Be it as it may, I’m glad that the status quo is being shaken up a bit.
I’d be happy if Lemmy becomes like what Reddit was when it started and never grew beyond that. I don’t need tons of clickbait outrage trash to doomscroll though every day.
The only thing I really miss from Reddit is a few of the smaller, niche subreddits that had small but active userbases. But that will come with time as the Lemmy userbase grows.
This. Some of the users in my favorite niche communities have migrated over, but overall, it’s still a bit of a ghost town compared to the same niches on Reddit.
Reddit was at its best when you stuck to the smaller subs where people were primarily positive and cheering on newbies, which really makes for active, welcoming communities that I truly miss. Having a bigger user base in those smaller communities is invaluable, because having a place to come and get advice from people who’ve been around the block is way different than the blank canvas you find in the same communities on Lemmy. My personal favorites were subs that specialized in “you like this? Have you tried that?”-type threads, and one of the coolest community norms I ever saw was in r/doommetal, where instead of blacklisting bands that got posted too often, they had the “Green List,” and anyone who posted anything from the Green List was cheered on and inundated by suggestions for more bands similar to the OP.
I found many of my favorite small bands and content creators in subs like r/doommetal, r/OSR, and r/boardgames, and the amount of good advice I got in subs like r/professors, r/luthier, and r/chempros is impossible to overstate.
I’ll miss my reddit niches, and I just hope the Lemmy niches eventually grow up to be a real replacement for those communities.
Now that I think about it, what if someone created a Lemmy instance that just… Mirrors chosen Reddit subreddits 1:1 via a scraping bot? So that if you wanted content from a subreddit, you could just subscribe to it on that instance, or ignore it if bot content isn’t what you want. It could work for smaller more niche subreddits (because I suppose that you would quickly run into a throttling problem or bot detection otherwise), but it may kickstart a few communities.
Yeah. They do not realize that despite “their traffic being back to normal” they destroyed their monopoly status. It’s a slow rot. But a rot that will kill their value eventually. And I am here for it.
On the bright side for them, they still have a commercial monopoly. The number of ads might go up while the quality of the content goes down.
I’m okay with this. As long as Lemmy is thriving with good content, that’s all I care about.
Dropped Reddit a month ago after 12 years of daily use and while it was tough in the initial days Lemmy/Kbin activity has really picked up and is beginning to absolutely fill the gap.
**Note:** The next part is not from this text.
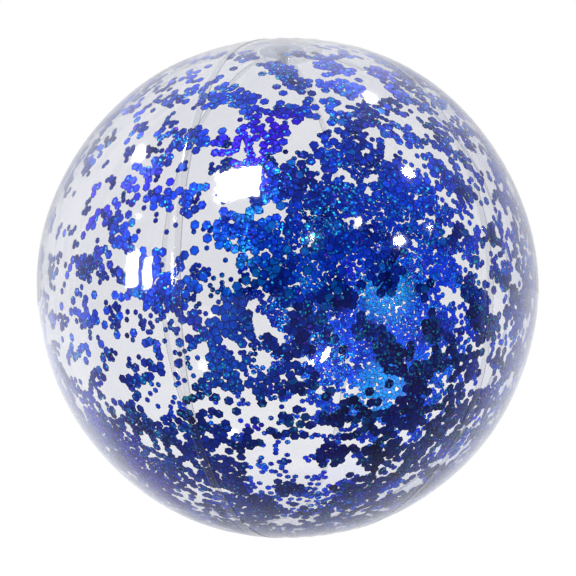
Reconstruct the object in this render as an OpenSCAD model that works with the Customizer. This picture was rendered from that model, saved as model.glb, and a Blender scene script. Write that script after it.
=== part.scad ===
// Inflatable beach ball of clear film, with confetti sealed inside.
// Six lune-shaped panels are lap welded edge to edge and closed by a disc at each end.
// The top disc carries a push-in air valve with a check flap and a tethered plug.
// The origin is the point where the ball rests on the ground, with +Z through both end discs.

/* [Ball] */
// Diameter of the inflated ball over its end discs
ball_d = 400; // [300:1:600]
// Thickness of the film
film_t = 0.3; // [0.2:0.05:0.4]
// Width of the overlap where two panels are welded
lap_w = 5; // [3:0.5:8]
// Radius of the end discs
disc_r = 34; // [30:1:40]
// Radius of the opening that the panel tips leave at each end
pole_hole_r = 20; // [20:0.5:24]

/* [Air valve] */
// Radius of the bore that air is blown through
bore_r = 3.35; // [3.2:0.05:3.8]
// Outer radius of the stem
stem_r = 5; // [4.8:0.1:5.4]
// Length of the stem below its collar
stem_len = 13.8; // [12:0.2:18]
// Radius of the collar round the mouth
collar_r = 6.6; // [6:0.1:7]
// Height of the pushed-in mouth above the film
mouth_h = 0.5; // [0.2:0.1:2]
// How far the stem travels when it is pulled out
stem_travel = 12; // [8:0.5:12]
// Radius of the hole in the film round the stem
neck_r = 11; // [10.6:0.1:12]
// Outer radius of the welded flange
flange_r = 19; // [16:0.5:19.5]
// Wall of the soft moulding
wall = 0.6; // [0.5:0.05:0.8]

/* [Plug] */
// Radius of the plug's cap
cap_r = 5.6; // [5.2:0.1:6]
// Thickness of the plug's cap
cap_t = 1.2; // [1:0.1:2]
// Depth of the plug in the bore
plug_depth = 4.5; // [3:0.1:4.5]
// Radius of the plug's tip
plug_tip_r = 2.3; // [1.8:0.1:2.3]
// Distance from the stem's axis to the tether's bend
tether_reach = 8.2; // [7.8:0.1:8.4]
// Width of the tether
tether_w = 3.6; // [3:0.1:4]
// Length of the pull tab past the cap
tab_len = 4.5; // [3:0.5:6]

/* [Confetti] */
// Size of a piece over its corners
piece_d = 6; // [4:0.5:7]
// Thickness of a piece
piece_t = 0.1; // [0.08:0.02:0.2]
// Pieces clinging to each panel
pieces_per_panel = 24; // [6:1:24]
// Pieces lying loose at the bottom
loose_pieces = 48; // [12:2:48]

/* [Hidden] */
PANELS = 6;
$fn = 96;

film_color = [0.9, 0.92, 0.94, 0.35];
moulding_color = [0.86, 0.88, 0.9, 0.6];
confetti_color = [0.07, 0.16, 0.62];

film_r = ball_d / 2 - film_t;      // outer face of the panels
centre_z = ball_d / 2;
pole_z = ball_d;                   // outer face of the top disc at the axis
gore_angle = 360 / PANELS;
first_seam = -110;                 // direction of the seam where panel 1 starts
lap_root_w = 1.5;                  // stretch of a lap that stays on its own panel
lap_gap = 0.02;                    // weld line between a lap and the panel under it
far = ball_d;                      // longer than any part, for cutting
past = 1;                          // how far a cutter reaches past a face
strip_sweep = 40;                  // wide enough to hold a lap beside the end discs
running_gap = 0.05;                // between parts of the valve that move apart

flange_in_r = neck_r - wall;
collar_t = 1.2;
ear_w = tether_w + 0.6;
mouth_z = pole_z + mouth_h;
stem_bottom_z = mouth_z - collar_t - stem_len;
bellows_drop = stem_travel / 2;    // the bellows turns inside out at half travel
flap_r = 4;
flap_reach = 4.5;                  // from the stem's axis to the flap's bend
cap_z = mouth_z + running_gap;
tether_t = 0.7;
tether_z = cap_z + tether_t / 2;
tab_w = 5;
tab_t = 0.8;
tab_root = 1;                      // how far the tab runs into the cap

golden = (sqrt(5) - 1) / 2;        // spreads pieces evenly, with no rows
cling_turn = 17;                   // each piece is turned so much more than the last
loose_turn = 23;
cling_gap = 0.05;                  // between a clinging piece and the film
loose_gap = 1.2;                   // between a loose piece and the film
lane_in = 16;                      // loose pieces keep this far from the valve's path
lane_out = 62;
lane_reach = 66;

// ---- helpers ----

// Outline of a spherical skin, cut off at radius hole_r from the axis at both ends
module skin_outline(skin_in, skin_out, hole_r) {
    intersection() {
        difference() {
            circle(r = skin_out);
            circle(r = skin_in);
        }
        translate([hole_r, -far]) square([far, 2 * far]);
    }
}

// Strip of spherical skin along the +X meridian, from y0 to y1 across it
module skin_strip(y0, y1, skin_in, skin_out) {
    intersection() {
        rotate([0, 0, -strip_sweep / 2])
        rotate_extrude(angle = strip_sweep)
        skin_outline(skin_in, skin_out, disc_r);
        translate([0, y0, -far]) cube([far, y1 - y0, 2 * far]);
    }
}

// Ring of a spherical skin at the top: from radius r_in to r_out off the axis
module cap_ring(r_in, r_out, skin_in, skin_out) {
    rotate_extrude()
    intersection() {
        difference() {
            circle(r = skin_out);
            circle(r = skin_in);
        }
        translate([r_in, 0]) square([r_out - r_in, far]);
    }
}

// One hexagonal piece, its outer face at distance d from the ball's centre
module piece(azimuth, elevation, d, turn) {
    rotate([0, 90 - elevation, azimuth])
    translate([0, 0, d - piece_t])
    rotate([0, 0, turn])
    cylinder(d = piece_d, h = piece_t, $fn = 6);
}

function fraction(x) = x - floor(x);

// ---- envelope ----

// Panel: a lune of film with a lap along its second edge, which steps up over the next panel
module panel(i) {
    color(film_color)
    translate([0, 0, centre_z])
    rotate([0, 0, first_seam + (i - 1) * gore_angle])
    union() {
        rotate_extrude(angle = gore_angle) skin_outline(film_r - film_t, film_r, pole_hole_r);
        rotate([0, 0, gore_angle]) {
            skin_strip(-lap_root_w, 0, film_r - film_t / 2, film_r + film_t);
            skin_strip(0, lap_w, film_r + lap_gap, film_r + film_t);
        }
    }
}

// Disc over the panel tips at the top, with the hole for the valve
module top_end_disc() {
    color(film_color)
    translate([0, 0, centre_z])
    cap_ring(neck_r, disc_r, film_r, film_r + film_t);
}

// Disc over the panel tips at the bottom, which the ball rests on
module bottom_end_disc() {
    color(film_color)
    translate([0, 0, centre_z])
    mirror([0, 0, 1])
    cap_ring(0, disc_r, film_r, film_r + film_t);
}

// ---- air valve ----

// Flange welded under the top disc, inside the opening of the panel tips
module valve_flange() {
    color(moulding_color)
    translate([0, 0, centre_z])
    cap_ring(flange_in_r, flange_r, film_r - 2 * film_t, film_r);
}

// Soft cone between flange and stem, which turns inside out as the stem travels
module valve_bellows() {
    outer = flange_in_r - running_gap;
    inner = stem_r + running_gap;
    top = pole_z - 2 * film_t;
    color(moulding_color)
    rotate_extrude()
    polygon([
        [outer, top],
        [outer - wall, top],
        [inner, top - bellows_drop + wall],
        [inner, top - bellows_drop - wall],
        [outer, top - 2 * wall]
    ]);
}

// Tube with a collar round its mouth and an ear that the tether bends over
module valve_stem() {
    color(moulding_color)
    difference() {
        union() {
            translate([0, 0, stem_bottom_z]) cylinder(r = stem_r, h = mouth_z - stem_bottom_z);
            translate([0, 0, mouth_z - collar_t]) cylinder(r = collar_r, h = collar_t);
            translate([-tether_reach - tether_t, -ear_w / 2, mouth_z - collar_t])
            cube([tether_reach, ear_w, collar_t]);
        }
        translate([0, 0, stem_bottom_z - past])
        cylinder(r = bore_r, h = stem_len + collar_t + 2 * past);
    }
}

// Round tongue that breath pushes open and the ball's pressure holds shut
module check_flap() {
    color(moulding_color)
    translate([0, 0, stem_bottom_z - running_gap - wall])
    union() {
        cylinder(r = flap_r, h = wall);
        translate([-flap_reach, -flap_r / 2, 0]) cube([flap_reach, flap_r, wall]);
    }
}

// Strap from the bend over the ear to the plug's cap
module plug_tether() {
    color(moulding_color)
    union() {
        translate([-tether_reach, 0, tether_z])
        rotate([90, 0, 0])
        cylinder(d = tether_t, h = tether_w, center = true);
        difference() {
            translate([-tether_reach, -tether_w / 2, cap_z])
            cube([tether_reach, tether_w, tether_t]);
            translate([0, 0, cap_z - past]) cylinder(r = cap_r, h = tether_t + 2 * past);
        }
    }
}

// Cap with a tapered body that closes the bore, and a tab to pull it by
module valve_plug() {
    color(moulding_color)
    union() {
        rotate_extrude()
        polygon([
            [0, cap_z + cap_t],
            [cap_r, cap_z + cap_t],
            [cap_r, cap_z],
            [bore_r - running_gap, cap_z],
            [plug_tip_r, cap_z - plug_depth],
            [0, cap_z - plug_depth]
        ]);
        translate([cap_r - tab_root, -tab_w / 2, cap_z + cap_t - tab_t])
        cube([tab_len + tab_root, tab_w, tab_t]);
    }
}

// ---- confetti ----

// Pieces that cling to the inside of one panel, spread evenly over its area
module confetti(i) {
    margin = 0.12;                 // share of the panel left free at each edge
    top = 0.9;                     // sine of the highest elevation
    color(confetti_color)
    translate([0, 0, centre_z])
    for (k = [0:pieces_per_panel - 1])
        piece(
            first_seam + gore_angle * (i - 1 + margin + (1 - 2 * margin) * fraction(k * golden)),
            asin(top * (2 * (k + 0.5) / pieces_per_panel - 1)),
            film_r - film_t - cling_gap,
            cling_turn * k
        );
}

// Pieces that lie loose at the bottom, in two lanes that pass either side of the valve
module loose_confetti() {
    per_side = loose_pieces / 2;
    d = film_r - film_t - loose_gap;
    color(confetti_color)
    translate([0, 0, centre_z])
    for (side = [-1, 1], k = [0:per_side - 1]) {
        y = side * (lane_in + (lane_out - lane_in) * (k + 0.5) / per_side);
        x = lane_reach * (2 * fraction((k + 1) * golden) - 1);
        piece(atan2(y, x), -acos(norm([x, y]) / d), d, loose_turn * k);
    }
}

// ---- drawing ----

for (i = [1:PANELS]) {
    panel(i);
    confetti(i);
}
top_end_disc();
bottom_end_disc();
valve_flange();
valve_bellows();
valve_stem();
check_flap();
plug_tether();
valve_plug();
loose_confetti();
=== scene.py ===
"""Clear inflatable beach ball with blue holographic confetti inside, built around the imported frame."""
import math

import bpy
import numpy as np
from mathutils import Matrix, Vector


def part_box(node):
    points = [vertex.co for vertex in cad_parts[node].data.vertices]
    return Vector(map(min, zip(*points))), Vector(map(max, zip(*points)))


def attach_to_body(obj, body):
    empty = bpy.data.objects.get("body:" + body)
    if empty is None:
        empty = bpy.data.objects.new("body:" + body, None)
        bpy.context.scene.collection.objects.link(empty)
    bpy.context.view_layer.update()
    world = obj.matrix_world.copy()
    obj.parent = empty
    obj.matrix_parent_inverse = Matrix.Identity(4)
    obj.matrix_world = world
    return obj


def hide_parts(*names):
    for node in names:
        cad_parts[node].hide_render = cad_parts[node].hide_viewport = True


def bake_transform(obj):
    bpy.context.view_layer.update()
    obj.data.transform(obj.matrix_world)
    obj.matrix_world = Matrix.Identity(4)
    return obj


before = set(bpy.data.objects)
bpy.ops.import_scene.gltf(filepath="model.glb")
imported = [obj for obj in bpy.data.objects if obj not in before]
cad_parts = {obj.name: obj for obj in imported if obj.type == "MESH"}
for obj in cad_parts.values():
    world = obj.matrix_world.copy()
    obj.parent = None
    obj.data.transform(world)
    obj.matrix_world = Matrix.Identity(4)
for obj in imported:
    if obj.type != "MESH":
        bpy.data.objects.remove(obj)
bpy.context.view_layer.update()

MM = 0.001

# ---- sizes taken from the frame ----
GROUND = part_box("bottom_end_disc")[0].z
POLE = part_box("top_end_disc")[1].z
FILM = 0.3 * MM
CENTRE = np.array([0.0, 0.0, (GROUND + POLE) / 2])
SKIN_R = (POLE - GROUND) / 2 - FILM          # outer face of the panels
DISC_R = (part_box("top_end_disc")[1].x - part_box("top_end_disc")[0].x) / 2
TIP_R = 20 * MM                              # opening left by the panel tips
NECK_R = 11 * MM                             # opening in the top disc round the valve
PANELS = 6
GORE = 360 / PANELS
FIRST_SEAM = -110.0                          # direction of the seam where panel 1 starts
LAP_ROOT = 1.5 * MM                          # stretch over which a lap steps up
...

Just need the apps and a bit more stability and think it’s going to be a proper successor.
Same here.
There are a few (very few) communities I am still waiting to become active and useful here but Reddit has been moved to page 4 or my social media folder and I rarely ever scroll to it.
Good riddance too. The move to Lemmy/Kbin also pushed me back onto Mastodon and I could not be happier.
Is there a 101 for dummies about lemmy/kbin/mastodon? I dont know what any of those words mean
Edit: just realized kbin isnt on there. Kbin is another Lemmy-affiliated site, but it also lets you see mastodon posts. You need a seperate kbin login to use it, but the site looks similar and behaves similarly to any Lemmy instance.